[START OF Exercise material]

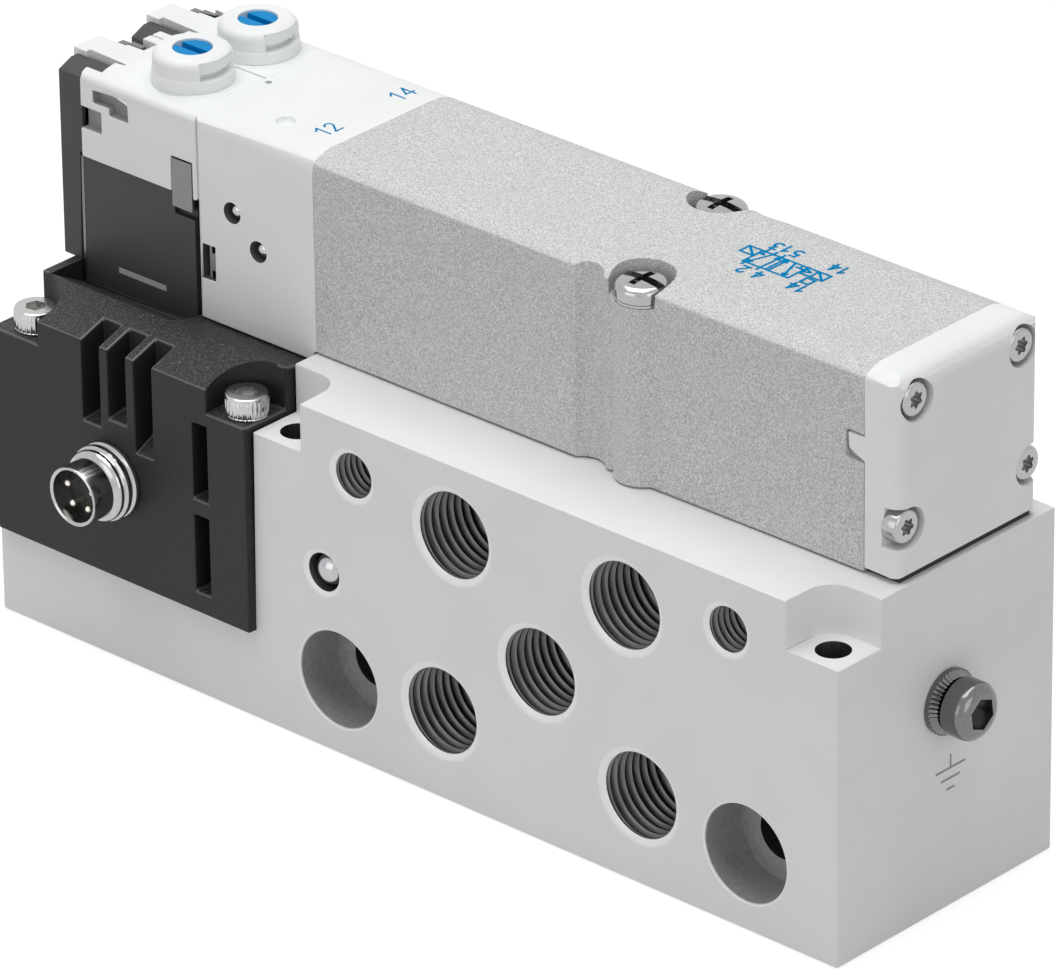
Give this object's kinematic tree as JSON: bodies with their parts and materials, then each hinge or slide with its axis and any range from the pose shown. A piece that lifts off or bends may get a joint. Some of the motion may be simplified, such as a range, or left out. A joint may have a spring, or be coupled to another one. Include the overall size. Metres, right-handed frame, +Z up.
{
  "type": "pneumatic solenoid valve",
  "caption": "Electrically piloted spool valve on a block sub-base with threaded side ports, push-and-turn manual overrides and a round plug connector.",
  "frame": {"origin": "centre of the block's flat underside", "axes": "+X along the valve from the plug end to the end cap, -Y out of the port face, +Z up"},
  "size_m": [0.1476, 0.0484, 0.0786],
  "materials": {
    "anodised_block": "fine matte anodised",
    "cast_body": "bead-blasted die casting",
    "white_plastic": "smooth satin",
    "black_housing": "fine spark-eroded grain",
    "coil_plastic": "smooth satin",
    "plated_steel": "bright zinc plated",
    "bright_steel": "polished nickel",
    "gold_contact": "gold plated",
    "spring_steel": "rolled strip and wire",
    "magnetic_steel": "ground",
    "spool_metal": "turned",
    "grey_plastic": "moulded",
    "seal_rubber": "smooth moulded",
    "blue_plastic": "satin"
  },
  "bodies": {
    "valve": {"sub_base": "anodised_block", "gallery_ball": "bright_steel", "earth_screw": "plated_steel", "earth_washer": "plated_steel", "plug_housing": "black_housing", "housing_screws": "plated_steel", "connector_shell": "bright_steel", "connector_insert": "coil_plastic", "contact_pins": "gold_contact", "port_gasket": "seal_rubber", "valve_body": "cast_body", "valve_screws": "plated_steel", "end_cap": "white_plastic", "end_cap_seal": "seal_rubber", "end_cap_screws": "plated_steel", "pilot_block": "white_plastic", "pilot_seal": "seal_rubber", "pilot_balls": "bright_steel", "pilot_latch": "spring_steel", "head_12": "white_plastic", "head_14": "white_plastic", "coil_12": "coil_plastic", "coil_14": "coil_plastic", "yoke_12": "spring_steel", "yoke_14": "spring_steel", "core_12": "magnetic_steel", "core_14": "magnetic_steel", "armature_spring_12": "spring_steel", "armature_spring_14": "spring_steel", "coil_plug_12": "coil_plastic", "coil_plug_14": "coil_plastic", "side_clip_12": "spring_steel", "side_clip_14": "spring_steel", "top_clip_12": "spring_steel", "top_clip_14": "spring_steel", "turret_12": "white_plastic", "turret_14": "white_plastic", "button_spring_12": "spring_steel", "button_spring_14": "spring_steel"},
    "spool_set": {"spool": "spool_metal", "spool_seals": "seal_rubber", "piston_12": "grey_plastic", "piston_14": "grey_plastic", "piston_seals": "seal_rubber"},
    "armature_set_12": {"armature_12": "magnetic_steel"},
    "armature_set_14": {"armature_14": "magnetic_steel"},
    "plunger_12": {"push_pin_12": "magnetic_steel"},
    "plunger_14": {"push_pin_14": "magnetic_steel"},
    "knob_12": {"button_12": "blue_plastic"},
    "knob_14": {"button_14": "blue_plastic"}
  },
  "joints": [
    {"name": "spool_shift", "type": "slide", "parent": "valve", "child": "spool_set", "axis": [1, 0, 0], "range_m": [0, 0.0036]},
    {"name": "armature_12_lift", "type": "slide", "parent": "valve", "child": "armature_set_12", "axis": [0, 0, -1], "range_m": [0, 0.0005], "stiffness_N_per_m": 800, "springref_m": -0.002, "deforming": ["armature_spring_12"]},
    {"name": "override_12_push", "type": "slide", "parent": "valve", "child": "plunger_12", "axis": [0, 0, -1], "range_m": [0, 0.001], "stiffness_N_per_m": 500, "springref_m": -0.002, "deforming": ["button_spring_12"]},
    {"name": "override_12_turn", "type": "hinge", "parent": "plunger_12", "child": "knob_12", "pos_m": [-0.0522, -0.0015, 0.074], "axis": [0, 0, 1], "range_deg": [0, 90]},
    {"name": "armature_14_lift", "type": "slide", "parent": "valve", "child": "armature_set_14", "axis": [0, 0, -1], "range_m": [0, 0.0005], "stiffness_N_per_m": 800, "springref_m": -0.002, "deforming": ["armature_spring_14"]},
    {"name": "override_14_push", "type": "slide", "parent": "valve", "child": "plunger_14", "axis": [0, 0, -1], "range_m": [0, 0.001], "stiffness_N_per_m": 500, "springref_m": -0.002, "deforming": ["button_spring_14"]},
    {"name": "override_14_turn", "type": "hinge", "parent": "plunger_14", "child": "knob_14", "pos_m": [-0.0522, 0.0103, 0.074], "axis": [0, 0, 1], "range_deg": [0, 90]}
  ]
}
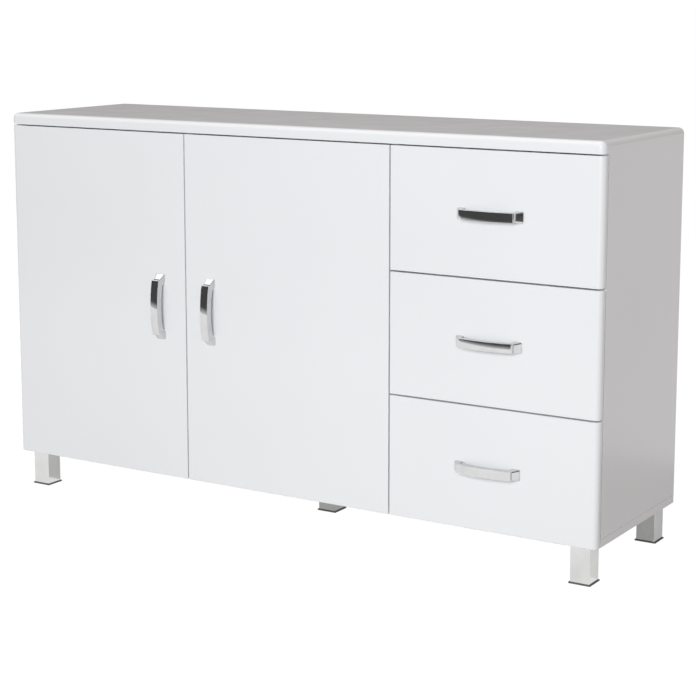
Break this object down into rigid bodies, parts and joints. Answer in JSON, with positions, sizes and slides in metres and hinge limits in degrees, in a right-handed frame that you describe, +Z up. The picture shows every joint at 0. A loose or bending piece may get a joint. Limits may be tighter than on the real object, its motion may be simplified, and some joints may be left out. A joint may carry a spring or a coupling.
{
  "type": "sideboard",
  "caption": "White lacquered sideboard on square chromed legs, with hinged doors over shelved bays on the left and a column of drawers on the right, bowed bar handles.",
  "frame": {"origin": "on the floor, under the middle of the whole object's box, handles included", "axes": "+X along the length to the viewer's right, +Y from the fronts to the back, +Z up"},
  "size_m": [1.44, 0.413, 0.855],
  "materials": {
    "white_lacquer": "bright white lacquer on fibreboard, semi-gloss with a faint orange peel",
    "white_melamine": "white melamine-faced particle board, fine satin grain",
    "white_hardboard": "thin hardboard, white lacquered face",
    "handle_chrome": "polished chrome plate",
    "leg_chrome": "chromed steel tube, softly polished",
    "nickel": "nickel-plated pressed steel",
    "coated_steel": "white powder-coated steel profile",
    "black_plastic": "moulded dark plastic"
  },
  "bodies": {
    "case": {"top_panel": "white_lacquer", "side_panel_left": "white_lacquer", "side_panel_right": "white_lacquer", "bottom_panel": "white_lacquer", "partition_middle": "white_melamine", "partition_right": "white_melamine", "shelf_left": "white_melamine", "shelf_right": "white_melamine", "back_panel_left": "white_hardboard", "back_panel_right": "white_hardboard", "back_joining_strip": "white_hardboard", "door_left_hinge_arm_upper": "nickel", "door_left_hinge_arm_lower": "nickel", "door_right_hinge_arm_upper": "nickel", "door_right_hinge_arm_lower": "nickel", "rail_lower_left": "coated_steel", "rail_lower_right": "coated_steel", "rail_middle_left": "coated_steel", "rail_middle_right": "coated_steel", "rail_upper_left": "coated_steel", "rail_upper_right": "coated_steel", "leg_front_left": "leg_chrome", "foot_plate_front_left": "black_plastic", "leg_front_right": "leg_chrome", "foot_plate_front_right": "black_plastic", "leg_rear_left": "leg_chrome", "foot_plate_rear_left": "black_plastic", "leg_rear_right": "leg_chrome", "foot_plate_rear_right": "black_plastic", "leg_middle": "leg_chrome", "foot_plate_middle": "black_plastic"},
    "door_left": {"door_left_panel": "white_lacquer", "door_left_handle": "handle_chrome", "door_left_hinge_cup_upper": "nickel", "door_left_hinge_cup_lower": "nickel"},
    "door_right": {"door_right_panel": "white_lacquer", "door_right_handle": "handle_chrome", "door_right_hinge_cup_upper": "nickel", "door_right_hinge_cup_lower": "nickel"},
    "drawer_lower": {"drawer_lower_front": "white_lacquer", "drawer_lower_handle": "handle_chrome", "drawer_lower_side_left": "white_melamine", "drawer_lower_side_right": "white_melamine", "drawer_lower_back": "white_melamine", "drawer_lower_bottom": "white_hardboard"},
    "drawer_middle": {"drawer_middle_front": "white_lacquer", "drawer_middle_handle": "handle_chrome", "drawer_middle_side_left": "white_melamine", "drawer_middle_side_right": "white_melamine", "drawer_middle_back": "white_melamine", "drawer_middle_bottom": "white_hardboard"},
    "drawer_upper": {"drawer_upper_front": "white_lacquer", "drawer_upper_handle": "handle_chrome", "drawer_upper_side_left": "white_melamine", "drawer_upper_side_right": "white_melamine", "drawer_upper_back": "white_melamine", "drawer_upper_bottom": "white_hardboard"}
  },
  "joints": [
    {"name": "door_left_hinge", "type": "hinge", "parent": "case", "child": "door_left", "pos_m": [-0.715, -0.174, 0.45375], "axis": [0, 0, -1], "range_deg": [0, 105]},
    {"name": "door_right_hinge", "type": "hinge", "parent": "case", "child": "door_right", "pos_m": [0.2575, -0.174, 0.45375], "axis": [0, 0, 1], "range_deg": [0, 90]},
    {"name": "drawer_lower_slide", "type": "slide", "parent": "case", "child": "drawer_lower", "axis": [0, -1, 0], "range_m": [0, 0.26]},
    {"name": "drawer_middle_slide", "type": "slide", "parent": "case", "child": "drawer_middle", "axis": [0, -1, 0], "range_m": [0, 0.26]},
    {"name": "drawer_upper_slide", "type": "slide", "parent": "case", "child": "drawer_upper", "axis": [0, -1, 0], "range_m": [0, 0.26]}
  ]
}
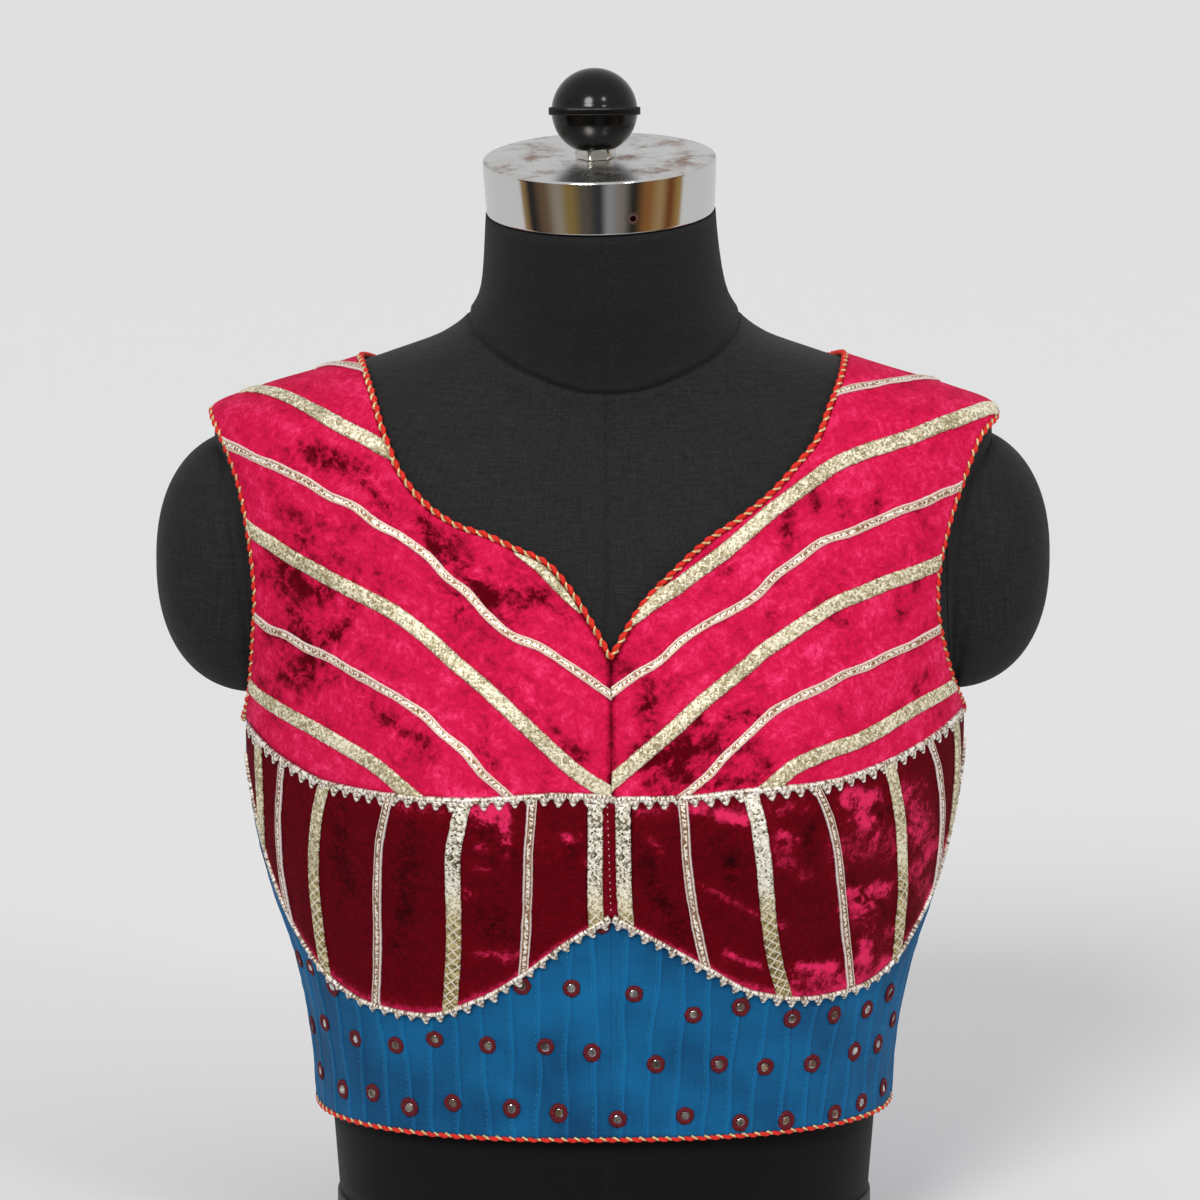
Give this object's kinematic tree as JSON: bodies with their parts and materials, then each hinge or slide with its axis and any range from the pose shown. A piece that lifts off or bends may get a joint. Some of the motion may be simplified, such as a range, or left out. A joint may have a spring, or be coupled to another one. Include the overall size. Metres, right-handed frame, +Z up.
{
  "type": "choli blouse on dress form",
  "caption": "Sleeveless choli blouse with velvet yoke, fitted cups and pintucked midriff on a limbless dress form",
  "frame": {"origin": "centre of the bounding box at the underside of the form's base", "axes": "+Z up, -Y out of the blouse's front, +X to the wearer's left"},
  "size_m": [0.43, 0.2337, 0.5735],
  "materials": {
    "velvet_magenta": "crushed velvet, bright magenta with sheen",
    "velvet_maroon": "crushed velvet, dark maroon red",
    "cotton_teal": "plain woven cotton, teal blue, pintucked",
    "gota_gold": "woven metallic ribbon, pale gold lattice",
    "gota_rose": "woven metallic ribbon, rose gold with pale edges",
    "lace_silver": "metallic pointed lace, silver pink",
    "piping_red": "twisted cord, red and gold",
    "jersey_black": "stretched matt knit",
    "chrome": "polished, slightly worn",
    "plastic_black": "gloss moulded",
    "base_grey": "matt grey"
  },
  "bodies": {
    "root": {"back_body_left": "cotton_teal", "back_body_right": "cotton_teal", "cup_left": "velvet_maroon", "cup_right": "velvet_maroon", "form_arm_left": "jersey_black", "form_arm_right": "jersey_black", "form_base": "base_grey", "form_knob": "plastic_black", "form_knob_nut": "chrome", "form_neck_cap": "chrome", "form_torso": "jersey_black", "front_placket": "velvet_maroon", "gota_cup_left_1": "gota_gold", "gota_cup_left_2": "gota_rose", "gota_cup_left_3": "gota_gold", "gota_cup_left_4": "gota_rose", "gota_cup_left_5": "gota_gold", "gota_cup_left_6": "gota_rose", "gota_cup_left_7": "gota_gold", "gota_cup_right_1": "gota_gold", "gota_cup_right_2": "gota_rose", "gota_cup_right_3": "gota_gold", "gota_cup_right_4": "gota_rose", "gota_cup_right_5": "gota_gold", "gota_cup_right_6": "gota_rose", "gota_cup_right_7": "gota_gold", "gota_yoke_left_1": "gota_rose", "gota_yoke_left_2": "gota_gold", "gota_yoke_left_3": "gota_rose", "gota_yoke_left_4": "gota_gold", "gota_yoke_left_5": "gota_rose", "gota_yoke_left_6": "gota_gold", "gota_yoke_right_1": "gota_rose", "gota_yoke_right_2": "gota_gold", "gota_yoke_right_3": "gota_gold", "gota_yoke_right_4": "gota_rose", "gota_yoke_right_5": "gota_gold", "gota_yoke_right_6": "gota_rose", "gota_yoke_right_7": "gota_gold", "lace_back_left": "lace_silver", "lace_back_right": "lace_silver", "lace_cup_left": "lace_silver", "lace_cup_right": "lace_silver", "lace_seam_left": "lace_silver", "lace_seam_right": "lace_silver", "midriff_front_left": "cotton_teal", "midriff_front_right": "cotton_teal", "piping_arm_left": "piping_red", "piping_arm_right": "piping_red", "piping_hem": "piping_red", "piping_neck": "piping_red", "yoke_back_left": "velvet_magenta", "yoke_back_right": "velvet_magenta", "yoke_front_left": "velvet_magenta", "yoke_front_right": "velvet_magenta"}
  },
  "joints": []
}
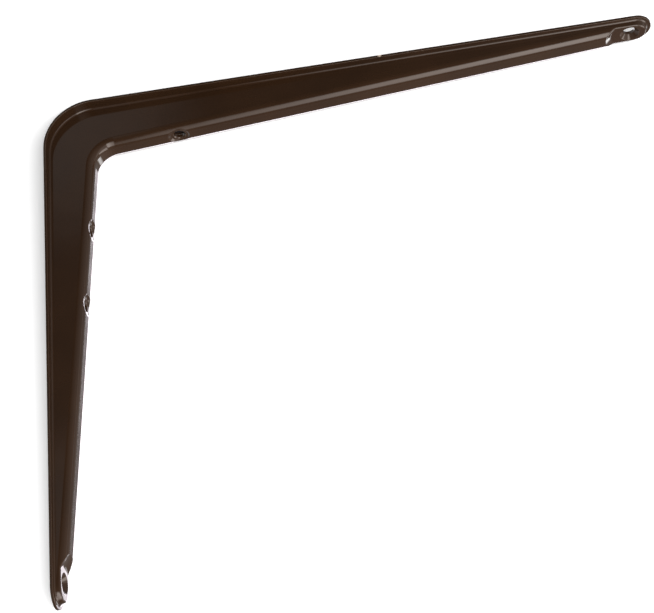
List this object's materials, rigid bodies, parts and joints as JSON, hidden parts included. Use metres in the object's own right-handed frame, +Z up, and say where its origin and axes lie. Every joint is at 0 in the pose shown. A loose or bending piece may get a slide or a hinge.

[END OF Exercise material]

Written request =
Count up every line above that has the word "loose" in it; answer with the number alone.

Solution =
2